Bien loin d’une instrumentalisation
Lundi soir, les occupants du chemin du Closel invitaient la population et en particulier les autorités politiques à un débat public sous leur toit provisoire, pour «discuter d’une problématique complexe et urgente qui nécessite une recherche commune de solutions». Si deux politiques acquis à la cause avaient fait le déplacement, les personnes les plus attendues n’y étaient pas. Pourtant, se rendre sur place est sans doute la seule manière de se rendre compte de ce qui se joue véritablement au chemin du Closel. Tout d’abord, force est de constater qu’on est bien loin de l’«instrumentalisation» de «pauvres migrants» de la part d’un collectif autochtone qui aurait son agenda propre, comme ont pu le sous-entendre certains observateurs dans le cadre de luttes similaires. Si une chose frappait lors de la discussion de lundi, c’est bien la détermination des habitants à prendre en main leur propre destin, entourés de soutiens décidés à ne pas laisser des gens dormir à la rue. «Nous sommes venus depuis l’Afrique, nous savons prendre soin de nous-mêmes, tout ce dont nous avons besoin, c’est d’un toit!», ont ainsi insisté plusieurs des participants.
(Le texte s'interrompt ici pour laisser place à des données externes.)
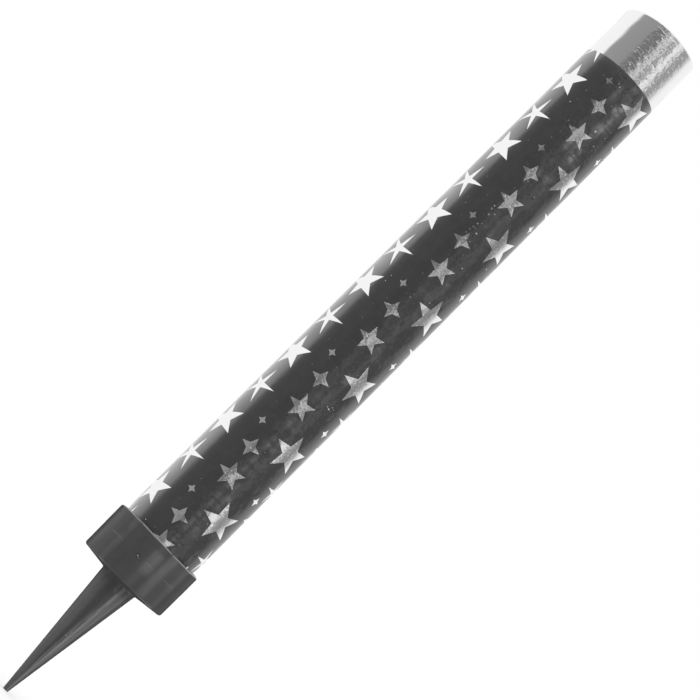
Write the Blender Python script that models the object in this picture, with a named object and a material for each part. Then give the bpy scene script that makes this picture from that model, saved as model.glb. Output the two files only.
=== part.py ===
# Cake fountain: a paper tube of sparkling charge, wrapped in silver foil and a star-printed film,
# and pushed into the cup of a plastic spike. Metres, +Z up. The origin is on the axis at the foot
# of the cup, where the spike ends: the spike goes down into what carries the fountain.
import math

import bmesh
import bpy

MM = 0.001

# Spike and cup, one moulding
SPIKE_LENGTH = 25.1 * MM
SPIKE_BASE_RADIUS = 3.6 * MM
SPIKE_TIP_RADIUS = 0.5 * MM
SPIKE_TIP_ROUNDING = 0.15 * MM
SPIKE_ROOT_FILLET = 0.25 * MM
CUP_WALL = 1.0 * MM
CUP_FLOOR = 2.0 * MM
CUP_DEPTH = 7.35 * MM
CUP_FOOT_RISE = 0.6 * MM
CUP_FOOT_ROUNDING = 0.4 * MM
CUP_DRAFT_DEGREES = 0.45
LIP_DROP = 0.22 * MM
LIP_ROUNDING = 0.18 * MM

# Paper tube
TUBE_BORE_RADIUS = 6.1 * MM
TUBE_WALL = 1.2 * MM
TUBE_LENGTH = 125.6 * MM

# Foil and printed film
FOIL_THICKNESS = 0.07 * MM
FILM_THICKNESS = 0.06 * MM
BARE_FOIL_BAND = 10.5 * MM

# Filling, from the foot of the tube up. The charge fills what the other layers leave.
PLUG_LENGTH = 14.0 * MM
PRIMING_LENGTH = 2.0 * MM
DISC_THICKNESS = 1.2 * MM
MOUTH_RECESS = 12.9 * MM

# Fuse: a straight riser through the disc, then a lean to +X inside the mouth
FUSE_RADIUS = 0.9 * MM
FUSE_LENGTH = 11.0 * MM
FUSE_RISER = 2.9 * MM
FUSE_BEND_RADIUS = 9.0 * MM
FUSE_LEAN_DEGREES = 24.0

# Clearances
GLUE_LINE = 0.03 * MM
CUP_FIT = 0.12 * MM
SEAT_GAP = 0.3 * MM
PLUG_RECESS = 0.3 * MM
FILL_FIT = 0.05 * MM
LAYER_GAP = 0.1 * MM
FUSE_FIT = 0.2 * MM

# Facets. All round pieces share them, so that their flats stay parallel.
ROUND_FACETS = 64
FUSE_FACETS = 16
BEND_STEPS = 8
ROUNDING_STEPS = 4
WELD = 0.0002 * MM
SHARP_DEGREES = 35.0

# Worked out from the sizes above
tube_radius = TUBE_BORE_RADIUS + TUBE_WALL
foil_bore = tube_radius + GLUE_LINE
foil_radius = foil_bore + FOIL_THICKNESS
film_bore = foil_radius + GLUE_LINE
film_radius = film_bore + FILM_THICKNESS
cup_bore = film_radius + CUP_FIT
lip_radius = cup_bore + CUP_WALL
cup_top = CUP_FLOOR + CUP_DEPTH
tube_foot = CUP_FLOOR + SEAT_GAP
tube_top = tube_foot + TUBE_LENGTH
film_top = tube_top - BARE_FOIL_BAND
fill_radius = TUBE_BORE_RADIUS - FILL_FIT
plug_foot = tube_foot + PLUG_RECESS
charge_foot = plug_foot + PLUG_LENGTH + LAYER_GAP
disc_foot = tube_top - MOUTH_RECESS - DISC_THICKNESS
priming_foot = disc_foot - LAYER_GAP - PRIMING_LENGTH
charge_length = priming_foot - LAYER_GAP - charge_foot


def make_material(name, colour, roughness, metallic):
    material = bpy.data.materials.new(name)
    material.use_nodes = True
    shader = material.node_tree.nodes["Principled BSDF"]
    shader.inputs["Base Color"].default_value = (*colour, 1.0)
    shader.inputs["Roughness"].default_value = roughness
    shader.inputs["Metallic"].default_value = metallic
    return material


def add_object(name, bm, material):
    """Turns a bmesh into a named object with one material and smooth round faces."""
    bmesh.ops.remove_doubles(bm, verts=bm.verts, dist=WELD)
    bmesh.ops.dissolve_degenerate(bm, edges=bm.edges, dist=WELD)
    bmesh.ops.recalc_face_normals(bm, faces=bm.faces)
    mesh = bpy.data.meshes.new(name)
    bm.to_mesh(mesh)
    bm.free()
    mesh.materials.append(material)
    mesh.shade_smooth()
    mesh.set_sharp_from_angle(angle=math.radians(SHARP_DEGREES))
    piece = bpy.data.objects.new(name, mesh)
    bpy.context.scene.collection.objects.link(piece)
    return piece


def turn(name, outline, material, closed):
    """Spins an outline of (radius, height) points round the Z axis into a closed solid."""
    bm = bmesh.new()
    points = [bm.verts.new((radius, 0.0, height)) for radius, height in outline]
    edges = [bm.edges.new(pair) for pair in zip(points, points[1:])]
    if closed:
        edges.append(bm.edges.new((points[-1], points[0])))
    bmesh.ops.spin(
        bm, geom=points + edges, cent=(0.0, 0.0, 0.0), axis=(0.0, 0.0, 1.0),
        angle=math.tau, steps=ROUND_FACETS, use_merge=True,
    )
    return add_object(name, bm, material)


def make_sleeve(name, bore, radius, foot, top, material):
    outline = [(bore, foot), (radius, foot), (radius, top), (bore, top)]
    return turn(name, outline, material, closed=True)


def make_slug(name, radius, foot, length, material):
    outline = [(0.0, foot), (radius, foot), (radius, foot + length), (0.0, foot + length)]
    return turn(name, outline, material, closed=False)


def rounded(outline, corners):
    """Replaces each listed corner of an outline by an arc of the given radius."""
    result = []
    for index, point in enumerate(outline):
        radius = corners.get(index)
        if radius is None:
            result.append(point)
            continue
        before = outline[index - 1]
        after = outline[index + 1]
        result.extend(corner_arc(before, point, after, radius))
    return result


def corner_arc(before, corner, after, radius):
    """Points of the arc of this radius that touches both sides of a corner."""
    length_in = math.dist(before, corner)
    length_out = math.dist(corner, after)
    way_in = [(b - c) / length_in for b, c in zip(before, corner)]
    way_out = [(a - c) / length_out for a, c in zip(after, corner)]
    half_angle = math.acos(sum(i * o for i, o in zip(way_in, way_out))) / 2.0
    reach = min(radius / math.tan(half_angle), length_in / 2.0, length_out / 2.0)
    radius = reach * math.tan(half_angle)
    middle = [i + o for i, o in zip(way_in, way_out)]
    to_centre = radius / math.sin(half_angle) / math.hypot(*middle)
    centre = [c + m * to_centre for c, m in zip(corner, middle)]
    start = [c + i * reach for c, i in zip(corner, way_in)]
    turn_angle = math.pi - 2.0 * half_angle
    crossing = way_in[0] * way_out[1] - way_in[1] * way_out[0]
    step = math.copysign(turn_angle / ROUNDING_STEPS, -crossing)
    spoke = [s - c for s, c in zip(start, centre)]
    arc = []
    for number in range(ROUNDING_STEPS + 1):
        cosine = math.cos(step * number)
        sine = math.sin(step * number)
        arc.append((
            centre[0] + spoke[0] * cosine - spoke[1] * sine,
            centre[1] + spoke[0] * sine + spoke[1] * cosine,
        ))
    return arc


def make_holder(material):
    foot_radius = lip_radius - (cup_top - CUP_FOOT_RISE) * math.tan(math.radians(CUP_DRAFT_DEGREES))
    outline = [
        (0.0, -SPIKE_LENGTH),
        (SPIKE_TIP_RADIUS, -SPIKE_LENGTH),
        (SPIKE_BASE_RADIUS, 0.0),
        (foot_radius, CUP_FOOT_RISE),
        (lip_radius, cup_top - LIP_DROP),
        (cup_bore + CUP_WALL / 2.0, cup_top),
        (cup_bore, cup_top - LIP_DROP),
        (cup_bore, CUP_FLOOR),
        (0.0, CUP_FLOOR),
    ]
    corners = {
        1: SPIKE_TIP_ROUNDING,
        2: SPIKE_ROOT_FILLET,
        3: CUP_FOOT_ROUNDING,
        4: LIP_ROUNDING,
    }
    return turn("spike_holder", rounded(outline, corners), material, closed=False)


def make_disc(material):
    hole_radius = FUSE_RADIUS + FUSE_FIT
    top = disc_foot + DISC_THICKNESS
    return make_sleeve("card_disc", hole_radius, fill_radius, disc_foot, top, material)


def fuse_path():
    """Centre line and directions of the fuse, in the XZ plane: riser, bend, straight end."""
    lean = math.radians(FUSE_LEAN_DEGREES)
    foot = disc_foot
    bend_foot = foot + FUSE_RISER
    stations = [(0.0, foot, 0.0)]
    for number in range(BEND_STEPS + 1):
        angle = lean * number / BEND_STEPS
        x = FUSE_BEND_RADIUS * (1.0 - math.cos(angle))
        z = bend_foot + FUSE_BEND_RADIUS * math.sin(angle)
        stations.append((x, z, angle))
    straight = FUSE_LENGTH - FUSE_RISER - FUSE_BEND_RADIUS * lean
    end_x = stations[-1][0] + straight * math.sin(lean)
    end_z = stations[-1][1] + straight * math.cos(lean)
    stations.append((end_x, end_z, lean))
    return stations


def make_fuse(material):
    bm = bmesh.new()
    rings = []
    for x, z, lean in fuse_path():
        ring = []
        for number in range(FUSE_FACETS):
            turn_angle = math.tau * number / FUSE_FACETS
            out = FUSE_RADIUS * math.cos(turn_angle)
            side = FUSE_RADIUS * math.sin(turn_angle)
            ring.append(bm.verts.new((x + out * math.cos(lean), side, z - out * math.sin(lean))))
        rings.append(ring)
    for lower, upper in zip(rings, rings[1:]):
        for number in range(FUSE_FACETS):
            following = (number + 1) % FUSE_FACETS
            bm.faces.new((lower[number], lower[following], upper[following], upper[number]))
    bm.faces.new(rings[0])
    bm.faces.new(rings[-1])
    return add_object("fuse", bm, material)


def build():
    for old in list(bpy.data.objects):
        bpy.data.objects.remove(old)

    black_plastic = make_material("black_plastic", (0.058, 0.058, 0.06), 0.35, 0.0)
    grey_paper = make_material("grey_paper", (0.45, 0.42, 0.37), 0.9, 0.0)
    silver_foil = make_material("silver_foil", (0.8, 0.8, 0.8), 0.22, 1.0)
    black_film = make_material("black_film", (0.05, 0.05, 0.052), 0.15, 0.0)
    dry_clay = make_material("dry_clay", (0.55, 0.5, 0.42), 0.95, 0.0)
    pressed_charge = make_material("pressed_charge", (0.3, 0.3, 0.29), 0.9, 0.0)
    first_fire = make_material("first_fire", (0.06, 0.06, 0.06), 0.95, 0.0)
    grey_card = make_material("grey_card", (0.5, 0.47, 0.42), 0.9, 0.0)
    green_cord = make_material("green_cord", (0.06, 0.16, 0.08), 0.6, 0.0)

    make_holder(black_plastic)
    make_sleeve("paper_tube", TUBE_BORE_RADIUS, tube_radius, tube_foot, tube_top, grey_paper)
    make_sleeve("foil_jacket", foil_bore, foil_radius, tube_foot, tube_top, silver_foil)
    make_sleeve("star_film", film_bore, film_radius, tube_foot, film_top, black_film)
    make_slug("clay_plug", fill_radius, plug_foot, PLUG_LENGTH, dry_clay)
    make_slug("fountain_charge", fill_radius, charge_foot, charge_length, pressed_charge)
    make_slug("priming_layer", fill_radius, priming_foot, PRIMING_LENGTH, first_fire)
    make_disc(grey_card)
    make_fuse(green_cord)


build()
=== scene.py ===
# Cake fountain: how each piece looks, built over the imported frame.
# Pieces are modelled in millimetres and scaled to metres when they are finished.
import math
import random

import bmesh
import bpy
from mathutils import Matrix, Vector, noise


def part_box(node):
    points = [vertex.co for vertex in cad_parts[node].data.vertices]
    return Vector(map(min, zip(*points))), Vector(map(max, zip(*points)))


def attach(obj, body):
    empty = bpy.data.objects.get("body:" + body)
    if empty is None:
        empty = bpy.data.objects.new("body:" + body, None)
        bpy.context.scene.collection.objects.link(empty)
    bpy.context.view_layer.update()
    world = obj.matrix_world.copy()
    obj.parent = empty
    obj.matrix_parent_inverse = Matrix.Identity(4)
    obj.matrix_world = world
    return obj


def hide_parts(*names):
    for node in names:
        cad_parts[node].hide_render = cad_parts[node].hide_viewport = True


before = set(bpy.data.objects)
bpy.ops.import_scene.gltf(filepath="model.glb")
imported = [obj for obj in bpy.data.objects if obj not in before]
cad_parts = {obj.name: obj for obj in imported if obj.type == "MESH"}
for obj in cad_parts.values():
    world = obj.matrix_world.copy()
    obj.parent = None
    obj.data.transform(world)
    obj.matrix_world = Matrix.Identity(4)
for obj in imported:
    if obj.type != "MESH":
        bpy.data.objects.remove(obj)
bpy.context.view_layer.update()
mm = 0.001
weld = 0.0005
scene = bpy.context.scene


def span(node):
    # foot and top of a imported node, in millimetres
    low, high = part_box(node)
    return round(low.z / mm, 3), round(high.z / mm, 3)


tubeFoot, tubeTop = span("paper_tube")
filmTop = span("star_film")[1]
spikeTip, cupTop = span("spike_holder")
print("frame loaded:", ", ".join(sorted(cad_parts)))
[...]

Pour le reste, ils peuvent parfaitement se débrouiller et ne demandent rien, faut-il comprendre. Conscients des différentes étiquettes dont on les affuble, faute de disposer d’une case pré-existante à laquelle ils correspondraient, ils tiennent avant tout à souligner qu’ils sont «comme vous et moi»: «On nous appelle migrants, illégaux, mais en fait il n’y a pas de différence entre vous et nous. Sauf que nous dormons dans la rue, parfois sous la pluie. Même dans un bunker, on doit se coucher à 8h, on se fait réveiller tôt le matin et on doit partir, mais pour aller où? Qui d’entre vous voudrait vivre comme ça? Il faut vous poser cette question!», s’exclame l’un d’eux en s’adressant à l’assistance.
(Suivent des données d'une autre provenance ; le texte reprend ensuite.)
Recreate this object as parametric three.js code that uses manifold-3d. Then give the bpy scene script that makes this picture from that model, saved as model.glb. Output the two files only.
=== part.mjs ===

Un îlot de solidarité en pied de nez aux règlements
«Ce lieu nous permet de reposer notre esprit, il nous donne un répit», souligne un autre habitant. Et c’est peut-être avant tout ce qu’apporte le bâtiment du chemin du Closel. Un toit, mais aussi de la chaleur humaine, des rires, de la musique, du lien, et nombreux sont ceux qui le soulignent. Ici, on a comme le sentiment d’un îlot de solidarité qui ferait un pied de nez à la froideur des politiques et à la déshumanisation provoquée par les lois. Il suffit du reste de passer quelques minutes dans le bâtiment pour se rendre compte des liens qui se sont créés et de la complicité particulière qui règne entre les habitants et leurs soutiens, dont certains ont suivi l’aventure depuis le début et d’autres continuent à arriver. «Lorsque nous avons déménagé depuis la route de Berne, nous étions 120 dans le métro avec tout le matériel, c’était un moment unique!», me confie un militant près de l’entrée, un large sourire aux lèvres. Après le débat public, l’un des occupants me fait visiter la cuisine où s’activent plusieurs des locataires. «Nous cuisinons pour cinq ou six, par petits groupe. De nombreux voisins ont manifesté leur solidarité en amenant de quoi manger ou des habits. A la route de Berne, des gens venaient pratiquement tous les jours apporter des choses, mais ici, le lieu est un peu plus éloigné», commente mon guide.
Aucun dialogue possible
Seule ombre au tableau pour les habitants, et pas des moindres, il semble impossible de dialoguer avec le Conseil d’Etat. «Les autorités prétendent que nous sommes fermés au dialogue et préfèrent s’en remettre à la justice pour répondre aux questions que nous soulevons», expliquent-ils. Le jour de leur arrivée, ils auraient ainsi contacté l’Etat de Vaud et les transports publics lausannois, propriétaires du bâtiment, pour leur proposer d’ouvrir un dialogue, ainsi qu’un contrat d’usage du bâtiment par lequel ils s’engageraient à payer les charges d’électricité, la consommation d’eau et le chauffage. Pour toute réponse, ils n’ont toutefois obtenu qu’une plainte civile contre tous les habitants et se sont vu signifier la nécessité de quitter les lieux au 5 octobre. Les raisons évoquées pour justifier l’«urgence» de cette évacuation sont cependant largement incomprises: «Un éventuel retard, à terme», du projet de construction d’un tramway dans la zone (dont le crédit de construction n’a pas encore été voté), ou encore l’éventualité de louer les locaux pour des soirées d’entreprise, 5 à 10 fois par année, en attendant leur démolition. «Urgence, urgence, ce n’est pas une urgence!», s’exclame l’un des participants, qui peine visiblement à comprendre, malgré ses efforts, pourquoi il devrait se retrouver à la rue pour ces raisons.
En attendant que les autorités veuillent bien communiquer avec eux, les occupants ne demeurent toutefois pas les bras ballants, à attendre qu’on leur propose des solutions. Lundi, plusieurs idées constructives ont ainsi été lancées dans la discussion, comme l’hébergement chez des particuliers ou la déclaration de Lausanne comme «Ville-refuge», à l’image de Barcelone, Madrid, et d’autres villes «indignées» d’Espagne. Affaire à suivre.